Environment of Metal-O-Fe Bonds Enabling High Activity in CO 2 Reduction on Single Metal Atoms and on Supported Nanoparticles.

Single-atom catalysts are often reported to have catalytic properties that surpass those of nanoparticles, while a direct comparison of sites common and different for both is lacking. Here we show that single atoms of Pt-group metals embedded into the surface of Fe ₃ O ₄ have a greatly enhanced interaction strength with CO ₂ compared with the Fe ₃ O ₄ surface. The strong CO ₂ adsorption on single Rh atoms and corresponding low activation energies lead to 2 orders of magnitude higher conversion rates of CO ₂ compared to Rh nanoparticles. This high activity of single atoms stems from the partially oxidic state imposed by their coordination to the support.

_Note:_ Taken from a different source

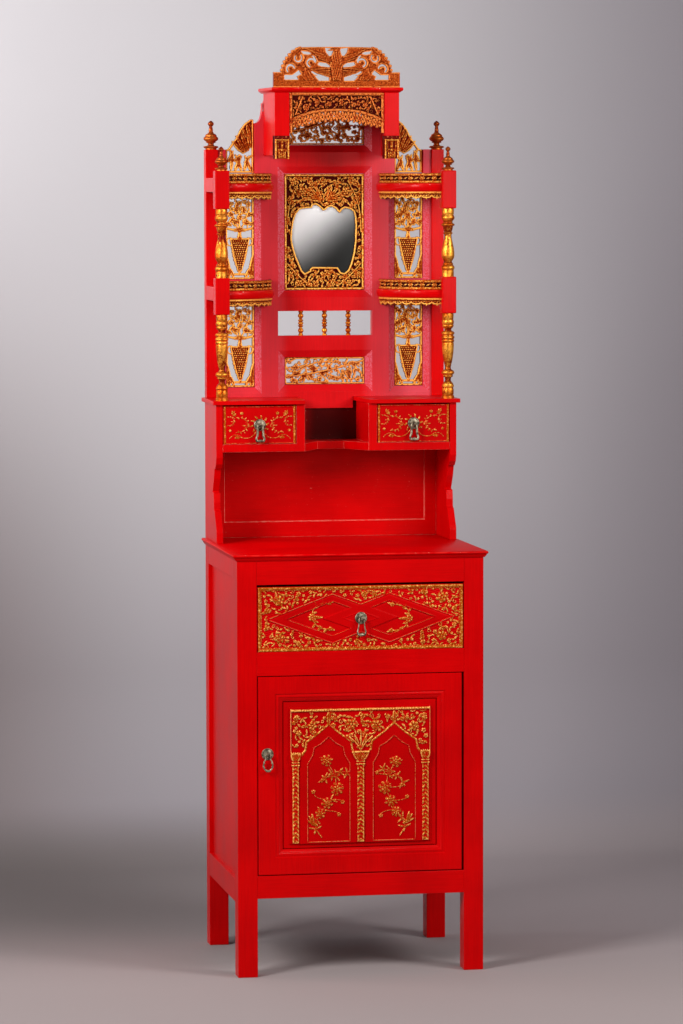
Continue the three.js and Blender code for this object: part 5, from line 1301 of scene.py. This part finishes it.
for side_name, side in SIDES:
    for level in ("lower", "upper"):
        node = f"{side_name}_{level}_shelf"
        board_z = span(node)[0][2] + 15.0
        edge = shelf_outline(side)
        nosed_board(node + "_board", edge, board_z, board_z + 20.0, SHELF_NOSE, lacquer_level, node)
        bottom, top = board_z + 19.5, board_z + 42.0
        # The gallery's ground is closed; its maroon is a painted shade for the openings of a pierced gallery.
        gallery = Carving((0.0, arc_run[-1] - 9), (bottom, top), 0.85, -2.4, seed=51)
        for rail_z in (bottom + 3.0, top - 2.8):
            gallery.stroke([(0, rail_z), (arc_run[-1], rail_z)], (3.3, 3.3), 3.0, -1.0)
        middle_z = (bottom + top) / 2
        for i in range(8):
            run = 6 + i * 28.0
            for way in (-1, 1):
                gallery.stroke([(run - way * 5, bottom + 4), (run + way * 5, top - 4)], (1.8, 1.8), 2.0, -1.6, 0.95)
                gallery.blossom(run + way * 4.2, middle_z, 2.2, 2.4, -1.6, petals=0)
            gallery.blossom(run, middle_z, 3.6, 3.2, -1.6, petals=4)
            gallery.stroke([(run + 10, middle_z - 1.5), (run + 18, middle_z + 1.5)], (1.0, 1.4), 1.6, -2.0, 0.8)
            gallery.blossom(run + 14, middle_z, 2.4, 2.0, -2.0, petals=5, gilt=0.9)
        settle(gallery.mesh(node + "_gallery", bent_place(side, 6.5), -4.2), carved_maroon, node)
        end = arc_run[-1]
        apron = Carving((0.0, end - 6), (board_z - 16.0, board_z + 1.5), 0.85, seed=53)
        strip = [(-2, board_z - 9.0), (end, board_z - 9.0), (end, board_z + 4), (-2, board_z + 4)]
        apron.fill(strip, 0.6, -1.4, 0.62)
        apron.stroke([(0, board_z - 1.2), (end, board_z - 1.2)], (3.0, 3.0), 3.2, -0.4)
        for i in range(9):
            run = 12.0 + i * 24.0
            for way in (-1, 1):
                swag = ((run + way * 12, board_z - 5.5), (run + way * 8, board_z - 14), (run, board_z - 10.5))
                apron.curve(*swag, (1.7, 2.0), 1.8, -0.8)
                apron.leaf(run + way * 3, board_z - 5, leaning(-0.5, way), 7.0, 1.8, 1.8, -1.0, 0.9)
            apron.blossom(run, board_z - 6.6, 3.0, 2.2, -0.8, gilt=0.95)
            apron.leaf(run, board_z - 9, -math.pi / 2, 6.6, 2.8, 1.8, -0.6)
        settle(apron.mesh(node + "_apron", bent_place(side, 6.5), -2.8), carved_open, node)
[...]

Fe ₃ O ₄ -supported Rh nanoparticles follow the behavior of single atoms for CO ₂ interaction and reduction, which is attributed to the dominating role of partially oxidic sites at the Fe ₃ O ₄ -Rh interface. Thus, we show a likely common catalytic chemistry for two kinds of materials thought to be different, and we show that single atoms of Pt-group metals on Fe ₃ O ₄ are especially successful materials for catalyzed reactions that depend primarily upon sites with the metal-O-Fe environment.